Object modeling scripts:

++++++

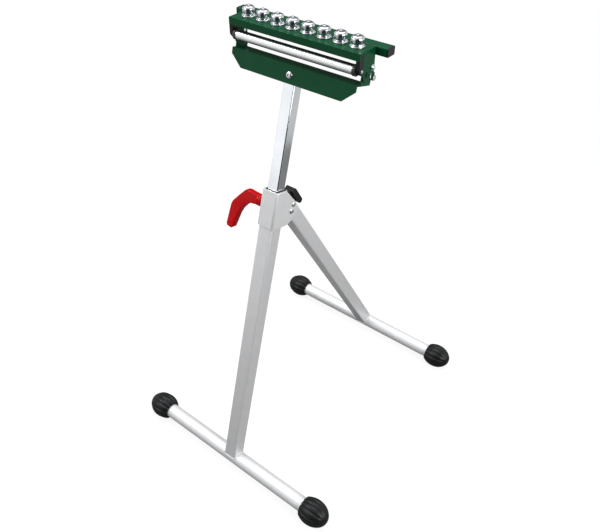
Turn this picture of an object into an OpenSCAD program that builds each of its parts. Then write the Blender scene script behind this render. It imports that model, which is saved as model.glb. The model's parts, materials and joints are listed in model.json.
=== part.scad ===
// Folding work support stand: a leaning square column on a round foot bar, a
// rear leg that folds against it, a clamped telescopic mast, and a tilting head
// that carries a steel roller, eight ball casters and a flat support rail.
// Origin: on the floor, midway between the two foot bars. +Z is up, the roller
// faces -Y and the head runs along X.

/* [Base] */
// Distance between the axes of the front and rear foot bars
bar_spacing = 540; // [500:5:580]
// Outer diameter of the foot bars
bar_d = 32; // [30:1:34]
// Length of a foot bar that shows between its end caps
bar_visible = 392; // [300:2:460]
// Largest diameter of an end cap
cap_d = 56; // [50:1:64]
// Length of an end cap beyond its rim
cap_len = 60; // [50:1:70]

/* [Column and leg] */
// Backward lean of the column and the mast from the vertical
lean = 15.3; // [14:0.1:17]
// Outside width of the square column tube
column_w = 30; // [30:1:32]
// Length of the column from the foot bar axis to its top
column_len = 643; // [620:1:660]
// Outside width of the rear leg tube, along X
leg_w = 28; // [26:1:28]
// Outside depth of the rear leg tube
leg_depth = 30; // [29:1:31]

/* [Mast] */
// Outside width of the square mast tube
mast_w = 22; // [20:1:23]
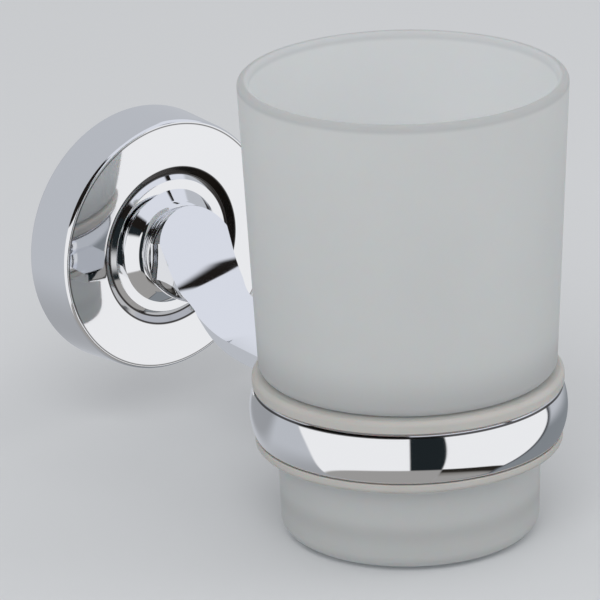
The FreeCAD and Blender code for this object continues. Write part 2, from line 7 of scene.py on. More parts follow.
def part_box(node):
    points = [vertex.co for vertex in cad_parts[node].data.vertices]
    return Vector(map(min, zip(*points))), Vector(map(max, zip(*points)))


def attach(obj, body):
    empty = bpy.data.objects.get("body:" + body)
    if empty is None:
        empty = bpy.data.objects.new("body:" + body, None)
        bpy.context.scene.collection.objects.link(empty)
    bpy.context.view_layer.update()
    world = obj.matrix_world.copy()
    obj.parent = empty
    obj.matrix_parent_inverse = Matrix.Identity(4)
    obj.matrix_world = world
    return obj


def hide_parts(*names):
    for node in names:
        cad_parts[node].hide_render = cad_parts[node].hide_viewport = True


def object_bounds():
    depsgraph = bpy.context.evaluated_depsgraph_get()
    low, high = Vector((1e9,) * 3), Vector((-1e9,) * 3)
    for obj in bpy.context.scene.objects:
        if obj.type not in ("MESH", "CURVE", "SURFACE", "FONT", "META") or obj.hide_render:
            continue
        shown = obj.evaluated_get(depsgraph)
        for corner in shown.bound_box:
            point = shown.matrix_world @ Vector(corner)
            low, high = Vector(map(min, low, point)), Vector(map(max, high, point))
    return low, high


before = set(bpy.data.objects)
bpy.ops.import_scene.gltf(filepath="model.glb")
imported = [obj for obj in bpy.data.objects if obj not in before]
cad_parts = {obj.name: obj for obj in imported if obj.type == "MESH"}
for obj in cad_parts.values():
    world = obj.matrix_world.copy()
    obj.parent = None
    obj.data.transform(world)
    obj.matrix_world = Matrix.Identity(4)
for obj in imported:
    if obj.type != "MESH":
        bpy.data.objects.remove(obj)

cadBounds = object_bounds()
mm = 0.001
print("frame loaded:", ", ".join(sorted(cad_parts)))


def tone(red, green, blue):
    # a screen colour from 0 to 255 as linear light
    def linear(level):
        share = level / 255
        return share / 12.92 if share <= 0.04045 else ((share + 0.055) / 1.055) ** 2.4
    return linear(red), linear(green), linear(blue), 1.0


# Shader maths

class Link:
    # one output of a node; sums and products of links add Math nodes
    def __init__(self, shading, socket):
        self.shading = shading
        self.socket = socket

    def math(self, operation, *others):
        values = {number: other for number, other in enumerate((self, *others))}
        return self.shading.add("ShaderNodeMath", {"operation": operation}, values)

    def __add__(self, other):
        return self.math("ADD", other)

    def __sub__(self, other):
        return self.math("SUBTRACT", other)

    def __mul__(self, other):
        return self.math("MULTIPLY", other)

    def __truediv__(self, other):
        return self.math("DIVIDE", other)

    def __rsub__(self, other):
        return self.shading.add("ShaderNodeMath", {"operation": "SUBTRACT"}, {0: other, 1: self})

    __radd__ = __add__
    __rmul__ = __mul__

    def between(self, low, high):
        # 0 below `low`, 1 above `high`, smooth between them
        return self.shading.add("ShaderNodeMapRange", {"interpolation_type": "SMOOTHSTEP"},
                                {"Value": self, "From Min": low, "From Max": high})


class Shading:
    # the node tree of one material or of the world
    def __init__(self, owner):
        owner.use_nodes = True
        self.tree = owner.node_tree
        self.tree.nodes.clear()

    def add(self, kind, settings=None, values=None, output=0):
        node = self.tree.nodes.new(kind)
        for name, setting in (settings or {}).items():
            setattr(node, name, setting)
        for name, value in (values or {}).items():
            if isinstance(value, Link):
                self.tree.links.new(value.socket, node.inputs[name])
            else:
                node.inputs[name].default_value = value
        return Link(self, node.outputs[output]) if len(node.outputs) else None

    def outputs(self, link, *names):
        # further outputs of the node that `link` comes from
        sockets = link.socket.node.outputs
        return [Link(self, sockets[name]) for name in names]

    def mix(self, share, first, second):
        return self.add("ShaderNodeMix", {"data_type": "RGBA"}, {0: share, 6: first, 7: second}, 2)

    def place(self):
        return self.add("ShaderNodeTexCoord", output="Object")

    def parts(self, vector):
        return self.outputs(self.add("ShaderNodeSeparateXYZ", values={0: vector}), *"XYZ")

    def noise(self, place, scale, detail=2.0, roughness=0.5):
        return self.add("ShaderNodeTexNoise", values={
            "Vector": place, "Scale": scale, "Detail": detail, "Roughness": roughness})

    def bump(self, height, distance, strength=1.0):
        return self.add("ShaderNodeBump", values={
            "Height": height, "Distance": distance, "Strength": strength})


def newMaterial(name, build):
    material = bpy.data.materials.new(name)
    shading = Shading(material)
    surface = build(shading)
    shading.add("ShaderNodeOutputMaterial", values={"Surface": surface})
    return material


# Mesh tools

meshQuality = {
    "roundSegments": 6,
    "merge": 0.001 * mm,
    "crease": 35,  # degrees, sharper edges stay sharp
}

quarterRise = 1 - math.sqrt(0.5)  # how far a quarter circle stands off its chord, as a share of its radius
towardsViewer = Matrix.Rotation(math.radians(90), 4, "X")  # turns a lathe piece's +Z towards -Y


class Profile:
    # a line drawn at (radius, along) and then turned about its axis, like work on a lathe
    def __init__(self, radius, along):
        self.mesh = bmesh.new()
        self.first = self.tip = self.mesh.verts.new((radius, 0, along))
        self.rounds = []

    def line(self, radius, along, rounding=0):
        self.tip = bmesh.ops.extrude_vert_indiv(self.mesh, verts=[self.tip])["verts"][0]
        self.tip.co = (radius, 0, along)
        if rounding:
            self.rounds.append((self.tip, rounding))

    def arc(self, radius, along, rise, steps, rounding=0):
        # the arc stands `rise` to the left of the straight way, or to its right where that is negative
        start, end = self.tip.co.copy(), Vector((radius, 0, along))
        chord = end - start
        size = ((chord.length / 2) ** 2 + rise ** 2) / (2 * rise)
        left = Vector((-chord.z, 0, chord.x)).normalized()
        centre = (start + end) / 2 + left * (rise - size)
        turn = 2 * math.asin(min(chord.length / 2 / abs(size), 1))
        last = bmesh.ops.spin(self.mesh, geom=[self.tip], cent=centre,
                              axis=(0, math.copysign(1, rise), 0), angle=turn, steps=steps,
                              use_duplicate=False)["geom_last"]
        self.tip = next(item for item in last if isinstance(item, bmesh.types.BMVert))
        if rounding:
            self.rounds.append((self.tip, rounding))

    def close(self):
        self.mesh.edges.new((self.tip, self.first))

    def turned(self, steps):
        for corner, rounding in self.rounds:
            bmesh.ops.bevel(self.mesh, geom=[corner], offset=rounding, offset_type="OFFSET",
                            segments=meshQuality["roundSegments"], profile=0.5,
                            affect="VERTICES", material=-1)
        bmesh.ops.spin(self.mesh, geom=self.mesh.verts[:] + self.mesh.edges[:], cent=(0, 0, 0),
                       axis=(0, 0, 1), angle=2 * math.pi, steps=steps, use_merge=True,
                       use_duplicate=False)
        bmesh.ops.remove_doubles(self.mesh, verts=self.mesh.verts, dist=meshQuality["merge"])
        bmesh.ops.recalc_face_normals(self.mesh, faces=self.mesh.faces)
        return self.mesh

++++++

TO BE DONE: Return exactly, please, the lines of the material from the first one down to and including the line where "runs along X." appears.

OUTPUT:
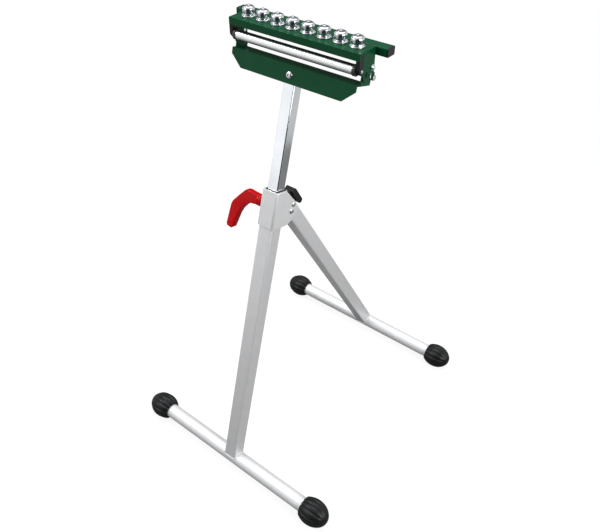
Turn this picture of an object into an OpenSCAD program that builds each of its parts. Then write the Blender scene script behind this render. It imports that model, which is saved as model.glb. The model's parts, materials and joints are listed in model.json.
=== part.scad ===
// Folding work support stand: a leaning square column on a round foot bar, a
// rear leg that folds against it, a clamped telescopic mast, and a tilting head
// that carries a steel roller, eight ball casters and a flat support rail.
// Origin: on the floor, midway between the two foot bars. +Z is up, the roller
// faces -Y and the head runs along X.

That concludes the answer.